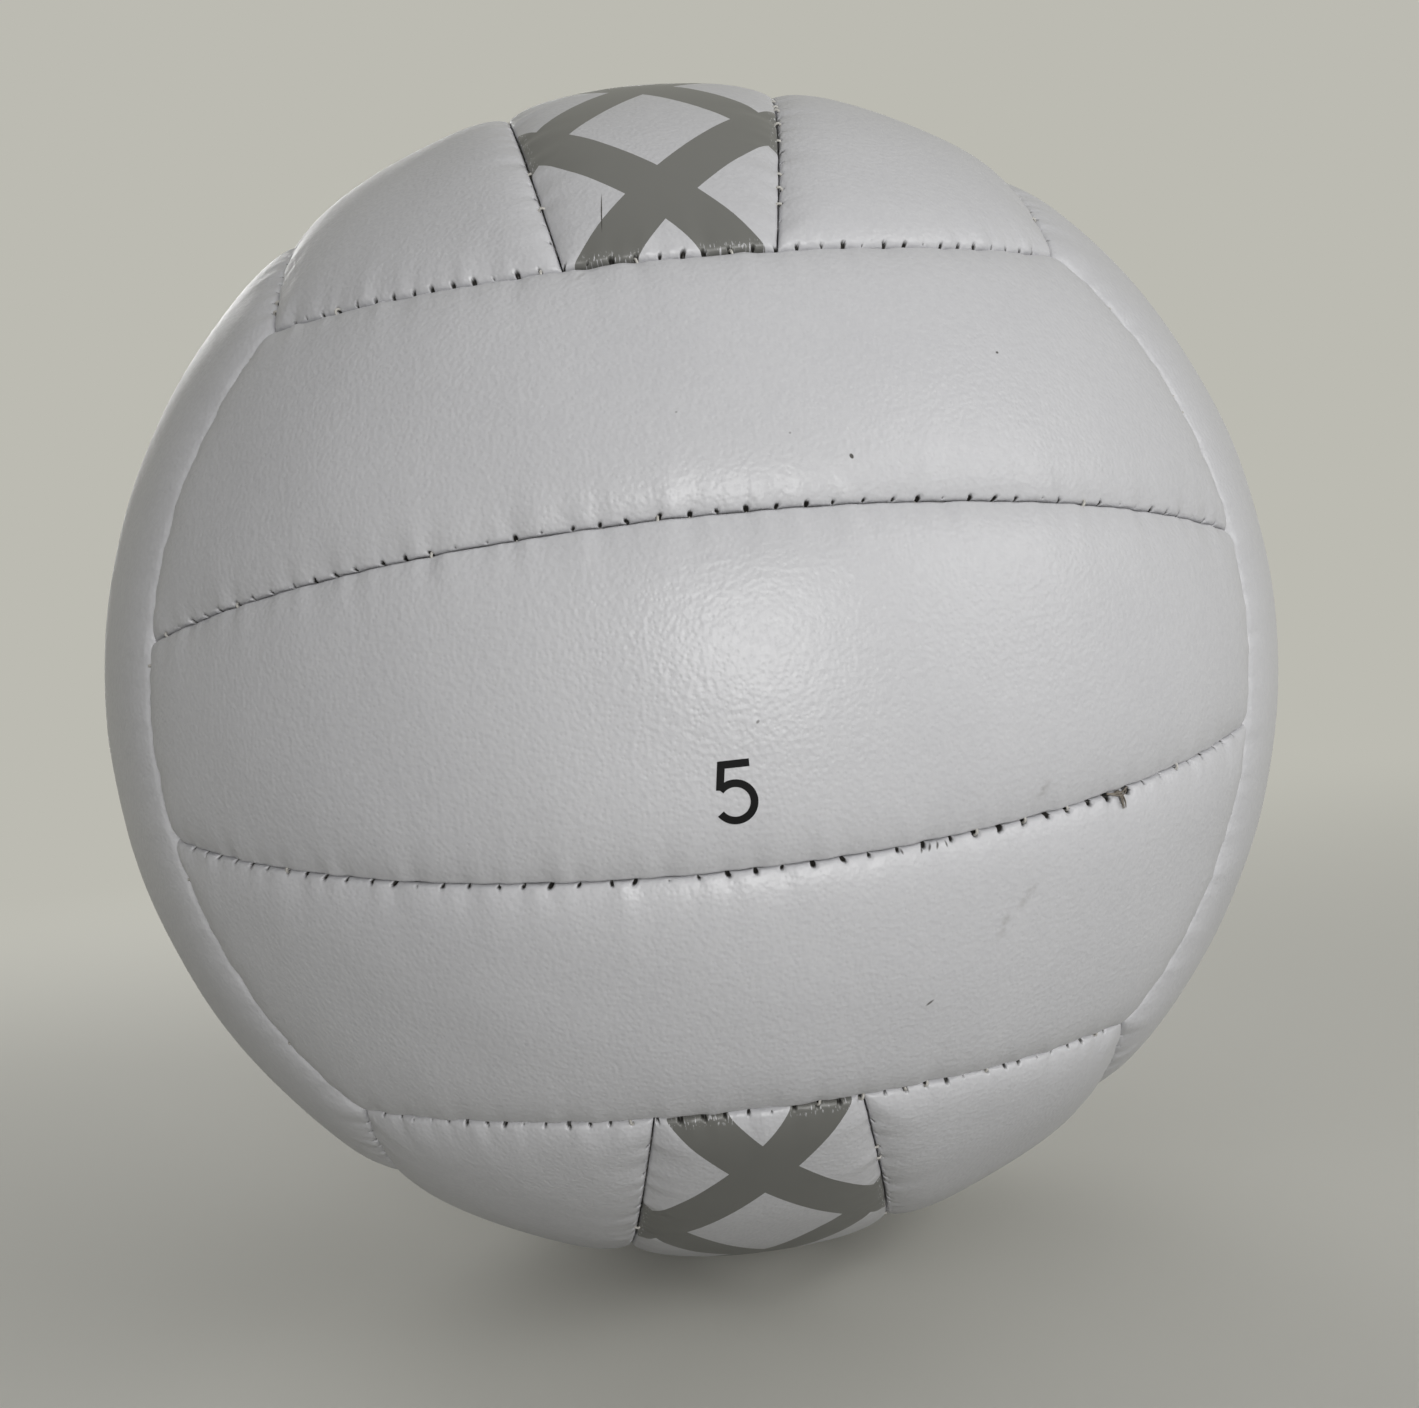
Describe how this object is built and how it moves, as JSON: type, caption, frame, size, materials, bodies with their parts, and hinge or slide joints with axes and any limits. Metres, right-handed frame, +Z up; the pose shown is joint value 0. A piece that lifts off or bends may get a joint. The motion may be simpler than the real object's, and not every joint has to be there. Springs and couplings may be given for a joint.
{
  "type": "volleyball",
  "caption": "Stitched indoor volleyball: leather strip panels on foam backing, sewn round a rubber bladder with a needle valve.",
  "frame": {"origin": "centre of the ball", "axes": "-Y towards the front face, whose strips run along X; +Y out of the valve; +Z up, +X right"},
  "size_m": [0.21, 0.2098, 0.21],
  "materials": {
    "white_leather": "matt, fine wrinkle grain",
    "printed_leather": "matt, with grey printed bands",
    "foam_backing": "foam bonded to cloth",
    "thread": "waxed polyester",
    "bladder_rubber": "butyl",
    "valve_rubber": "moulded",
    "core_rubber": "moulded",
    "patch_cloth": "woven"
  },
  "bodies": {
    "ball": {"front_upper_panel": "white_leather", "front_middle_panel": "white_leather", "front_lower_panel": "white_leather", "back_upper_panel": "white_leather", "back_middle_panel": "white_leather", "back_lower_panel": "white_leather", "left_rear_panel": "white_leather", "left_middle_panel": "white_leather", "left_front_panel": "white_leather", "right_front_panel": "white_leather", "right_middle_panel": "white_leather", "right_rear_panel": "white_leather", "bottom_right_panel": "white_leather", "bottom_middle_panel": "printed_leather", "bottom_left_panel": "white_leather", "top_right_panel": "white_leather", "top_middle_panel": "printed_leather", "top_left_panel": "white_leather", "front_upper_backing": "foam_backing", "front_middle_backing": "foam_backing", "front_lower_backing": "foam_backing", "back_upper_backing": "foam_backing", "back_middle_backing": "foam_backing", "back_lower_backing": "foam_backing", "left_rear_backing": "foam_backing", "left_middle_backing": "foam_backing", "left_front_backing": "foam_backing", "right_front_backing": "foam_backing", "right_middle_backing": "foam_backing", "right_rear_backing": "foam_backing", "bottom_right_backing": "foam_backing", "bottom_middle_backing": "foam_backing", "bottom_left_backing": "foam_backing", "top_right_backing": "foam_backing", "top_middle_backing": "foam_backing", "top_left_backing": "foam_backing", "front_strip_stitching": "thread", "back_strip_stitching": "thread", "left_strip_stitching": "thread", "right_strip_stitching": "thread", "bottom_strip_stitching": "thread", "top_strip_stitching": "thread", "front_end_stitching": "thread", "back_end_stitching": "thread", "left_end_stitching": "thread", "right_end_stitching": "thread", "bottom_end_stitching": "thread", "top_end_stitching": "thread", "bladder": "bladder_rubber", "valve_housing": "valve_rubber", "valve_patch": "patch_cloth"},
    "valve_core": {"valve_core": "core_rubber"}
  },
  "joints": [
    {"name": "valve_core_pull", "type": "slide", "parent": "ball", "child": "valve_core", "axis": [0, 1, 0], "range_m": [0, 0.02]}
  ]
}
━━━━━━━━━━━━━━━━
→ **WORK TO BE COMPLETED**:
Using the listing above, reproduce each line without omission.

→ **OUTPUT OF THE TASK**:
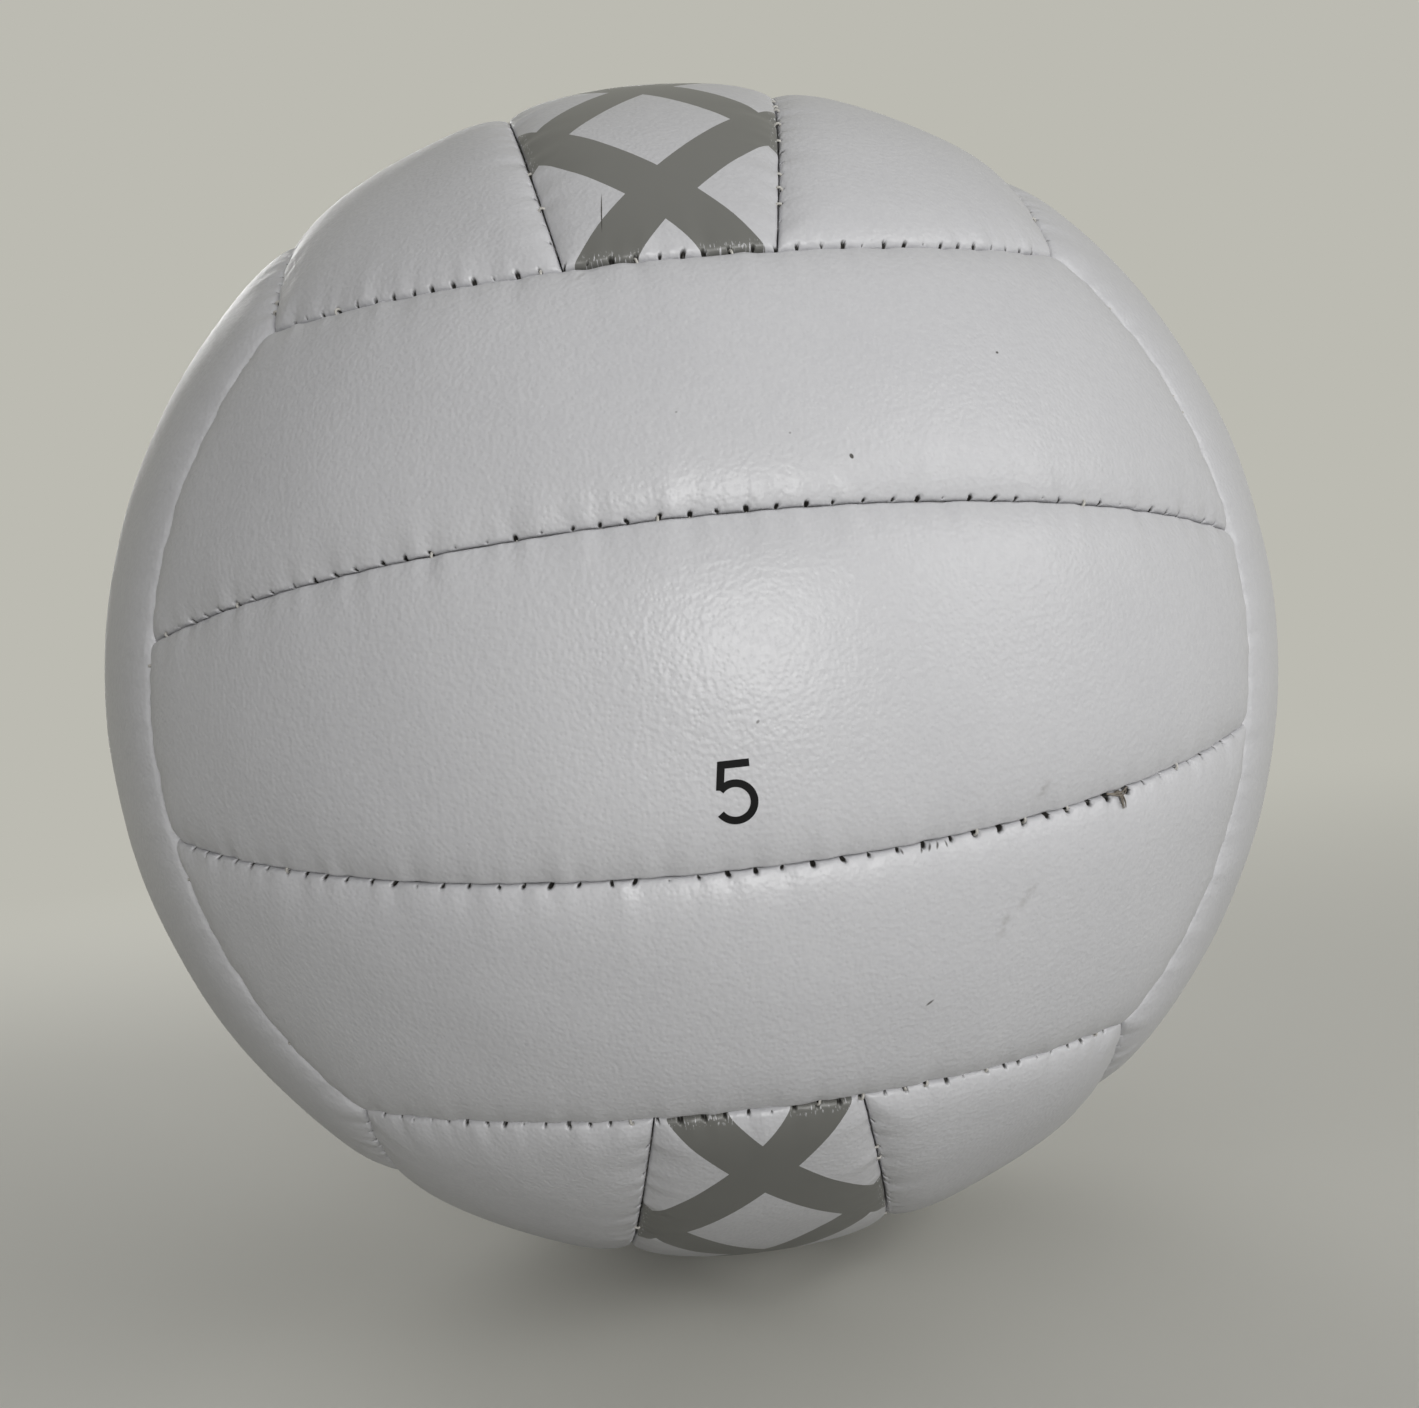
Describe how this object is built and how it moves, as JSON: type, caption, frame, size, materials, bodies with their parts, and hinge or slide joints with axes and any limits. Metres, right-handed frame, +Z up; the pose shown is joint value 0. A piece that lifts off or bends may get a joint. The motion may be simpler than the real object's, and not every joint has to be there. Springs and couplings may be given for a joint.
{
  "type": "volleyball",
  "caption": "Stitched indoor volleyball: leather strip panels on foam backing, sewn round a rubber bladder with a needle valve.",
  "frame": {"origin": "centre of the ball", "axes": "-Y towards the front face, whose strips run along X; +Y out of the valve; +Z up, +X right"},
  "size_m": [0.21, 0.2098, 0.21],
  "materials": {
    "white_leather": "matt, fine wrinkle grain",
    "printed_leather": "matt, with grey printed bands",
    "foam_backing": "foam bonded to cloth",
    "thread": "waxed polyester",
    "bladder_rubber": "butyl",
    "valve_rubber": "moulded",
    "core_rubber": "moulded",
    "patch_cloth": "woven"
  },
  "bodies": {
    "ball": {"front_upper_panel": "white_leather", "front_middle_panel": "white_leather", "front_lower_panel": "white_leather", "back_upper_panel": "white_leather", "back_middle_panel": "white_leather", "back_lower_panel": "white_leather", "left_rear_panel": "white_leather", "left_middle_panel": "white_leather", "left_front_panel": "white_leather", "right_front_panel": "white_leather", "right_middle_panel": "white_leather", "right_rear_panel": "white_leather", "bottom_right_panel": "white_leather", "bottom_middle_panel": "printed_leather", "bottom_left_panel": "white_leather", "top_right_panel": "white_leather", "top_middle_panel": "printed_leather", "top_left_panel": "white_leather", "front_upper_backing": "foam_backing", "front_middle_backing": "foam_backing", "front_lower_backing": "foam_backing", "back_upper_backing": "foam_backing", "back_middle_backing": "foam_backing", "back_lower_backing": "foam_backing", "left_rear_backing": "foam_backing", "left_middle_backing": "foam_backing", "left_front_backing": "foam_backing", "right_front_backing": "foam_backing", "right_middle_backing": "foam_backing", "right_rear_backing": "foam_backing", "bottom_right_backing": "foam_backing", "bottom_middle_backing": "foam_backing", "bottom_left_backing": "foam_backing", "top_right_backing": "foam_backing", "top_middle_backing": "foam_backing", "top_left_backing": "foam_backing", "front_strip_stitching": "thread", "back_strip_stitching": "thread", "left_strip_stitching": "thread", "right_strip_stitching": "thread", "bottom_strip_stitching": "thread", "top_strip_stitching": "thread", "front_end_stitching": "thread", "back_end_stitching": "thread", "left_end_stitching": "thread", "right_end_stitching": "thread", "bottom_end_stitching": "thread", "top_end_stitching": "thread", "bladder": "bladder_rubber", "valve_housing": "valve_rubber", "valve_patch": "patch_cloth"},
    "valve_core": {"valve_core": "core_rubber"}
  },
  "joints": [
    {"name": "valve_core_pull", "type": "slide", "parent": "ball", "child": "valve_core", "axis": [0, 1, 0], "range_m": [0, 0.02]}
  ]
}